There are bestselling authors and there are popular intellectuals, household names, influencers and other voguish individuals. Names that everyone talks about, faces that everybody knows. Even those who don’t know wouldn’t admit not to know. Names that might come and go, but as they come, and stay for a while, they shape the conversation, and, if they stay long enough, have the potential to shape the culture at large.
Culturally popular individuals tend to become popular pretty quickly. Every culture needs a meteor shower, figures that cut across like shooting stars, illuminating the scene. In the history of the West, no name was ever more meteoric than Aristotle, and no rise in fame was so sudden, so vigorous, so widespread and so influential than Aristotle’s was in the Middle Ages.
It’s a well-rehearsed story, but let’s rehearse it again. With the fall of imperial Rome and its cultural, economic and educational structures, many works of ancient Greek and Roman philosophers ceased to circulate, slowly falling into oblivion.

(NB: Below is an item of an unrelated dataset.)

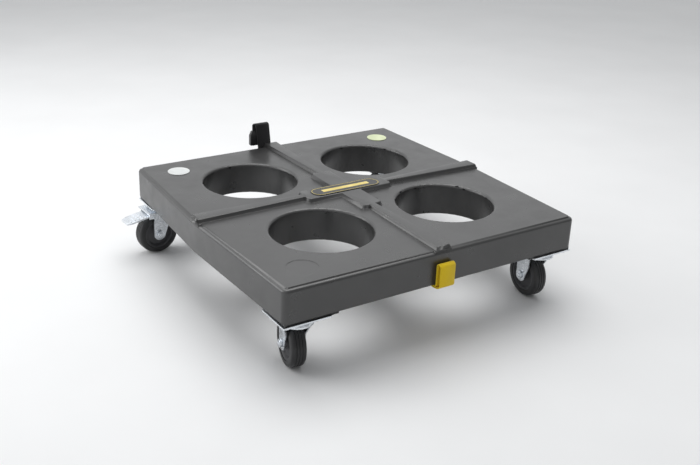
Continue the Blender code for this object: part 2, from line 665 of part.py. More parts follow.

By the early medieval period (6-10th centuries AD), most of Aristotle’s works were simply absent from the Western market. The litterati of the age knew who Aristotle was, could even find a few of his works in manuscript, but they didn’t care much about it. The Greek philosopher’s traction in European scholarship and science was at a historic low. Then contact with the Muslim world, in Spain and in the Holy Land, changed everything. Unlike the West, the Byzantine and especially Muslim East had preserved Aristotle’s works, many in Arabic translation. And by the 12th century, many Latin scholars began translating them into Latin, bringing Aristotle back into the West.

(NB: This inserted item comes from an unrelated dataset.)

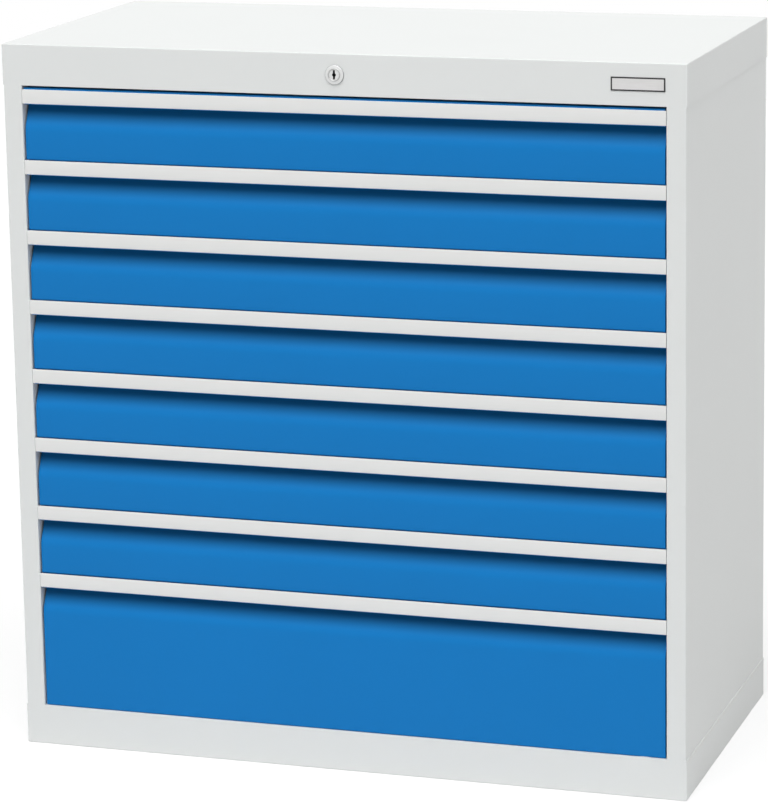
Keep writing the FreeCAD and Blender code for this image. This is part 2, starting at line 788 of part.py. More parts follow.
def make_lever(label, x, z, arms, hole):
    """A flat lever: a boss, arms with round tips, and a pin on each tip; the hole is cut last."""
    solids = [pin_along_y(f"{label}_boss", x, lever_face, z, "lever_boss", "lever_sheet")]
    for number, (length, angle, reach) in enumerate(arms):
        tip_x = f"{x} + {length} * cos({angle} * 1 deg)"
        tip_z = f"{z} - {length} * sin({angle} * 1 deg)"
        solids.append(lever_arm(f"{label}_arm_{number}", x, z, length, angle))
        for shape, radius, length in (
            ("tip", "lever_tip", "lever_sheet"),
            ("pin", "lever_pin", f"lever_sheet + {reach}"),
        ):
            name = f"{label}_{shape}_{number}"
            solids.append(pin_along_y(name, tip_x, lever_face, tip_z, radius, length))
    joined = doc.addObject("Part::MultiFuse", f"{label}_joined")
    joined.Shapes = solids
    joined.Refine = True
    lever = doc.addObject("Part::Cut", label)
    lever.Base = joined
    lever.Tool = hole
    keep(lever, label)
    doc.recompute()


def make_lock_cam():
    hole = primitive(
        "Part::Box",
        "lock_cam_hole",
        {"Length": "tenon", "Width": "lever_sheet", "Height": "tenon"},
        ("-tenon / 2", lever_face, "lock_height - tenon / 2"),
    )
    make_lever("lock_cam", "0", "lock_height", [("cam_arm", "cam_rest_angle", "link_sheet + 1")], hole)


def make_lock_crank():
    hole = pin_along_y(
        "lock_crank_hole",
        crank_place,
        f"{lever_face} - 1",
        "crank_height",
        "pivot_radius + 0.3",
        "lever_sheet + 2",
    )
    arms = [
        ("crank_input_arm", "(90 - crank_rest_angle)", "link_sheet + 2.4"),
        ("crank_output_arm", "(180 - crank_rest_angle)", "bar_front - lever_front + 1.3"),
    ]
    make_lever("lock_crank", crank_place, "crank_height", arms, hole)


def make_crank_pivot():
    """A stepped stud on the back of the fascia, with a head behind the crank."""
    steps = [
        ("shoulder", f"{front} + sheet", "pivot_head", "lever_front - sheet - runner_play"),
        ("pin", f"{lever_face} - runner_play", "pivot_radius", "lever_sheet + 2 * runner_play"),
        ("cap", f"{lever_face} + lever_sheet + runner_play", "pivot_head", "pivot_cap"),
    ]
    solids = [
        pin_along_y(f"pivot_{name}", crank_place, start, "crank_height", radius, length)
        for name, start, radius, length in steps
    ]
    pivot = doc.addObject("Part::MultiFuse", "crank_pivot")
    pivot.Shapes = solids
    pivot.Refine = True
    keep(pivot, "crank_pivot")
    doc.recompute()


def make_lock_link():
    """The flat bar that carries the cam's movement across to the crank."""
    body = new_body("lock_link")
    cam_pin = "(cam_arm * cos(cam_rest_angle * 1 deg))"
    crank_pin = f"({crank_place} + crank_input_arm * sin(crank_rest_angle * 1 deg))"
    profile = sketch_on(body, "XZ_Plane", f"-{link_face}")
    low, high = f"{crank_pin} - link_end", f"{cam_pin} + link_end"
    box_outline(profile, low, high, "link_low", "link_low + link_tall")
    pad(body, profile, "link_sheet", backwards=True)
    slots = sketch_on(body, "XZ_Plane", f"-{link_face} + 1")
    half = "(lever_pin + slot_play)"
    margin = "(lever_pin + slot_end_play)"
    for x, pivot, arm, swing in (
        (cam_pin, "lock_height", "cam_arm", "cam_rest_angle"),
        (crank_pin, "crank_height", "crank_input_arm", "crank_rest_angle"),
    ):
        bottom = f"{pivot} - {arm} - {margin}"
        top = f"{pivot} - {arm} * cos({swing} * 1 deg) + {margin}"
        box_outline(slots, f"{x} - {half}", f"{x} + {half}", bottom, top)
    pocket(body, slots, "link_sheet + 2")


def make_lock_bar():
    """The upright bar behind the left stile that carries a hook for each drawer."""
    body = new_body("lock_bar")
    pin_x = f"({crank_place} - crank_output_arm * cos(crank_rest_angle * 1 deg))"
    pin_z = "(crank_height - crank_output_arm * sin(crank_rest_angle * 1 deg))"
    top = f"({pin_z} + bar_head_over)"
    profile = sketch_on(body, "XZ_Plane", f"-{bar_face}")
    box_outline(profile, bar_outer, bar_inner, f"{bottom_of(drawer_count)} + hook_low", top)
    pad(body, profile, "bar_sheet", backwards=True)
    head = sketch_on(body, "XZ_Plane", f"-{bar_face}")
    box_outline(head, bar_outer, f"{bar_outer} + bar_head_width", f"{top} - bar_head_tall", top)
    pad(body, head, "bar_sheet", backwards=True)
    slot = sketch_on(body, "XZ_Plane", f"-{bar_face} + 1")
    half = "(lever_pin + slot_play)"
    far = f"{crank_place} - crank_output_arm - {half}"
    box_outline(slot, far, f"{pin_x} + {half}", f"{pin_z} - {half}", f"{pin_z} + {half}")
    pocket(body, slot, "bar_sheet + 2")


def make_lock_hooks():
    """The hooks that are welded to the edge of the bar, each with a sloped tip."""
    body = new_body("lock_hooks", solids=drawer_count)
    profile = sketch_on(body, "XZ_Plane", f"-{bar_face}")
    tip = f"({bar_inner} + hook_reach)"
    for number in range(1, drawer_count + 1):
        low = f"({bottom_of(number)} + hook_low)"
        outline(profile, [
            (bar_inner, low),
            (tip, low),
            (tip, f"{low} + hook_tall / 2"),
            (f"{tip} - hook_tall / 2", f"{low} + hook_tall"),
            (bar_inner, f"{low} + hook_tall"),
        ])
    pad(body, profile, "bar_sheet", backwards=True)


make_top_cover()
make_side_panel("side_panel_right", "")
make_side_panel("side_panel_left", "-")
make_back_panel()
make_base_plinth()
make_rivets()
make_nameplate()
make_uprights("uprights_right", "")
make_uprights("uprights_left", "-")
make_cabinet_runners("cabinet_runners_right", "")
make_cabinet_runners("cabinet_runners_left", "-")
for number in range(1, drawer_count + 1):
    make_tray(number)
    make_front(number)
    make_grip_strip(number)
    make_drawer_runners(number)
    make_carriages(number)
make_lock_housing()
make_lock_nut()
make_lock_plug()
make_lock_cam()
make_lock_crank()
make_crank_pivot()
make_lock_link()
make_lock_bar()
make_lock_hooks()
doc.recompute()

for thing in doc.Objects:
    if "Invalid" in thing.State or "Error" in thing.State:
        raise RuntimeError(f"{thing.Label} failed: {thing.State}")
os.makedirs("parts", exist_ok=True)
for piece, solids in made:
    shape = piece.Shape
    if shape.isNull() or not shape.isValid():
        raise RuntimeError(f"{piece.Label} has no valid shape")
    if len(shape.Solids) != solids:
        raise RuntimeError(f"{piece.Label} has {len(shape.Solids)} solids, not {solids}")
    shape.exportStep(f"parts/{piece.Label}.step")
    print(piece.Label, len(shape.Solids), round(shape.Volume), shape.BoundBox)
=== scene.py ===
import json
import math
import bmesh
import bpy
import numpy as np
from mathutils import Matrix, Vector


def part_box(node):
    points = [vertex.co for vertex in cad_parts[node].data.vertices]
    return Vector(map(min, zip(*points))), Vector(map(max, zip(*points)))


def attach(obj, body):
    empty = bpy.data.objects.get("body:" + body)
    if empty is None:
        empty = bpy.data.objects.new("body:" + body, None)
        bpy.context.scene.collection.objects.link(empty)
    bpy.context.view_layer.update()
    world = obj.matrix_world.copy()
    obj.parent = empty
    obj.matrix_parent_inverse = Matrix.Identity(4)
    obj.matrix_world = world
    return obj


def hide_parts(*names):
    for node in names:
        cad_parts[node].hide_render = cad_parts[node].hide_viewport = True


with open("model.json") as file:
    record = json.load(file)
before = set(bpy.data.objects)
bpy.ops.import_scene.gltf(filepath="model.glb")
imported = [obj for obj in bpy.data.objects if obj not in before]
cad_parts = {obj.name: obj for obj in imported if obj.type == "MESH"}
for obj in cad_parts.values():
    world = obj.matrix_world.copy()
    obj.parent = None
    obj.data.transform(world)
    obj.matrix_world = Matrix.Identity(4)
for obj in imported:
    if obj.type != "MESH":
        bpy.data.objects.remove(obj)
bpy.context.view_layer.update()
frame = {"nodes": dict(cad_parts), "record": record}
drawers = range(1, 9)
print("frame loaded:", len(frame["nodes"]), "nodes")


# shader helpers

class Wire:
    # a shader socket; maths on it adds Math nodes to its tree
    def __init__(self, finish, socket):
        self.finish = finish
        self.socket = socket

    def maths(self, operation, *values):
        return self.finish.add("Math", {"operation": operation}, dict(enumerate(values)))

    def __add__(self, other):
        return self.maths("ADD", self, other)

    def __radd__(self, other):
        return self.maths("ADD", other, self)

    def __sub__(self, other):
        return self.maths("SUBTRACT", self, other)

    def __rsub__(self, other):
        return self.maths("SUBTRACT", other, self)

    def __mul__(self, other):
        return self.maths("MULTIPLY", self, other)

    def __rmul__(self, other):
        return self.maths("MULTIPLY", other, self)

    def __pow__(self, other):
        return self.maths("POWER", self, other)

    def __abs__(self):
        return self.maths("ABSOLUTE", self)

    def __lt__(self, other):
        return self.maths("LESS_THAN", self, other)

    def __gt__(self, other):
        return self.maths("GREATER_THAN", self, other)

    def swing(self, amount):
        # a noise lies about 0.5; this centres it on 0 and scales it
        return (self - 0.5) * amount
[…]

Aristotle was rediscovered, and, like someone finding a bottle of strong bourbon in a dry county, everyone got really drunk on his ideas. By the 13th century and with the advent of scholasticism, no name was more popular in European schools and universities than Aristotle’s. Most school curricula were updated to include the latest translations of Aristotle’s works, and the philosopher was simply referred to as The Philosopher, philosophus, a name whose plainness concealed Aristotle’s unchallenged domination.
By the mid 13th century, the ecclesiastical authorities were already gauging Aristotle’s disruptive potential and tried to condemn some of his works. But it was too late, the viral philosophus had become too viral to stem. And for several centuries afterwards, no statement in science, philosophy and scholarship could ever avoid a reference to his name.